Some of the buckwheat is creamy white, some coral or pinkish, and some, like this, pure yellow.

On the way down, there were berries to pick: elderberries by the stream crossing, a huckleberry patch just above it where every bush was laden like the one I included in my post about Lava Lake. There wasn’t time for the currents, thimbleberries, or twinberries. Next time.

When we got back Wednesday night, dirty, exhausted, and hungry, husband Steve, who had been holding down the home fort (and his job), cooked us dinner (!) and handed over an article he’d saved detailing a dramatic helicopter rescue from the very mountain our son had climbed a day later. Thursday morning I learned that the woman who’d been injured was my pilates instructor’s business partner and friend. The mountain had not been kind to her; a loose boulder had fallen on her, knocking her from the rock face, and the fall severed her spine. She will be paralyzed below the ribs.

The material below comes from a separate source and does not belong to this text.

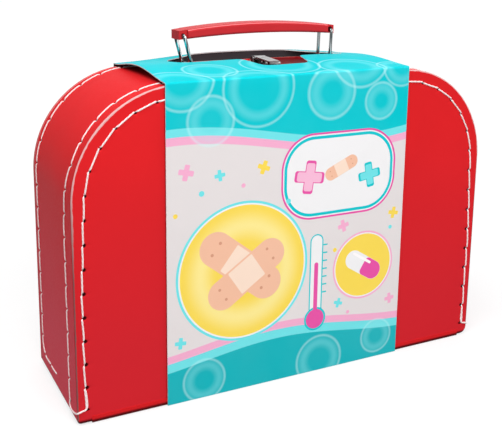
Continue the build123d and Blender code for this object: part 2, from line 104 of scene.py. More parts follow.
def outline(station, inset, row_inset):
    """Point (x, z) and outward direction on the closed outline drawn in by inset, at stations measured
    along the row that lies row_inset in: up the left side, a quarter circle, the top, a quarter circle and
    down; before and after that the feet, 8 mm to each small circle and 8 mm round it, then the bottom."""
    upright = CASE_TOP - CORNER_RADIUS - CASE_BOTTOM - STITCH_FOOT
    row_radius = CORNER_RADIUS - row_inset
    quarter = row_radius * np.pi / 2
    top = 2 * (HALF_LENGTH - CORNER_RADIUS)
    length = 2 * (upright + quarter) + top
    s = np.asarray(station, float)
    up = s.clip(0, upright) - (s - length + upright).clip(0, upright)
    turn = ((s - upright).clip(0, quarter) + (s - upright - quarter - top).clip(0, quarter)) / row_radius
    radius = CORNER_RADIUS - inset
    x = -(HALF_LENGTH - CORNER_RADIUS) - radius * np.cos(turn) + (s - upright - quarter).clip(0, top)
    z = CASE_BOTTOM + STITCH_FOOT + up + radius * np.sin(turn)
    left_foot, right_foot = (np.maximum(corner, inset) for corner in FOOT_RADII)
    foot = np.where(s > length / 2, right_foot, left_foot)
    foot_round = foot - inset
    low = ((s - length) / FOOT_RUN).clip(0, 1) + (-s / FOOT_RUN).clip(0, 1)
    z = np.maximum(z - np.maximum(STITCH_FOOT - foot, 0) * low, CASE_BOTTOM + foot)
    turn_right = ((s - length - FOOT_RUN) / FOOT_RUN).clip(0, 1) * np.pi / 2
    turn_left = ((-s - FOOT_RUN) / FOOT_RUN).clip(0, 1) * np.pi / 2
    x = x + foot_round * (np.cos(turn_right) - np.cos(turn_left))
    z = z - foot_round * (np.sin(turn_right) + np.sin(turn_left))
    along_bottom = ((s - length - 2 * FOOT_RUN) / BOTTOM_RUN).clip(0, 1)
    x = x - (2 * HALF_LENGTH - left_foot - right_foot) * along_bottom
    return x, z, -np.cos(turn + turn_right - turn_left), np.sin(turn + turn_right - turn_left)


def near_holes(holes, start, end):
    """Stations from start to end, close together at each hole and a few between the holes."""
    reach = np.array([0, 0.3, 0.6, 0.9, 1.2, 1.7, 2.6]) * HOLE_SPREAD
    around = np.concatenate([holes[:, None] - reach, holes[:, None] + reach], 1).ravel()
    between = (holes[1:, None] + holes[:-1, None]) / 2 + np.array([-0.0025, 0.0, 0.0025])
    stations = np.concatenate([around, between.ravel(), [start, end]])
    return np.unique(np.round(stations[(stations >= start) & (stations <= end)], 6))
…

I knew her only slightly, but it’s still hard even to write this. The community is mobilizing of course, and I’ll do my bit, but nothing we do will help this woman walk again.

It is well to remember that we visit even these local mountains only on sufferance, and that with all their loveliness, they harbor real and imminent danger.

6 Responses to Beautiful but Dangerous

  1. Joy turned tragic is so sad.

  2. Whoa– I’d taken pilates classes from Liz Ann and Doug had met her at the climbing gym and bicycling events. How horrible.

  3. beautiful camping trip by the way– I know what you mean about camera frustrations.

  4. Oh how sad. Climbing is such a dangerous sport.
    I love backpacking too. Such beauty and peace. Sadly I can’t carry a backpack right now (shoulder issues). I still miss it. Camping just isn’t the same.

  5. Mother Nature–yes. That’s the thing about Nature. Not always so motherly. Thanks for stopping by; it’s always nice to hear from someone new. Your blog is terrific, by the way!
    Michãel, I didn’t know you knew Liz Ann but I’m hardly surprised; it seems that everyone I know here in Bozeman either knew her or knew someone who knew her. Small town. Do you have any idea how experienced or skilled she actually was? Doesn’t matter in the end; it’s a terrible, terrible thing.
    –Kate

  6. Beautiful photographs you’ve got here!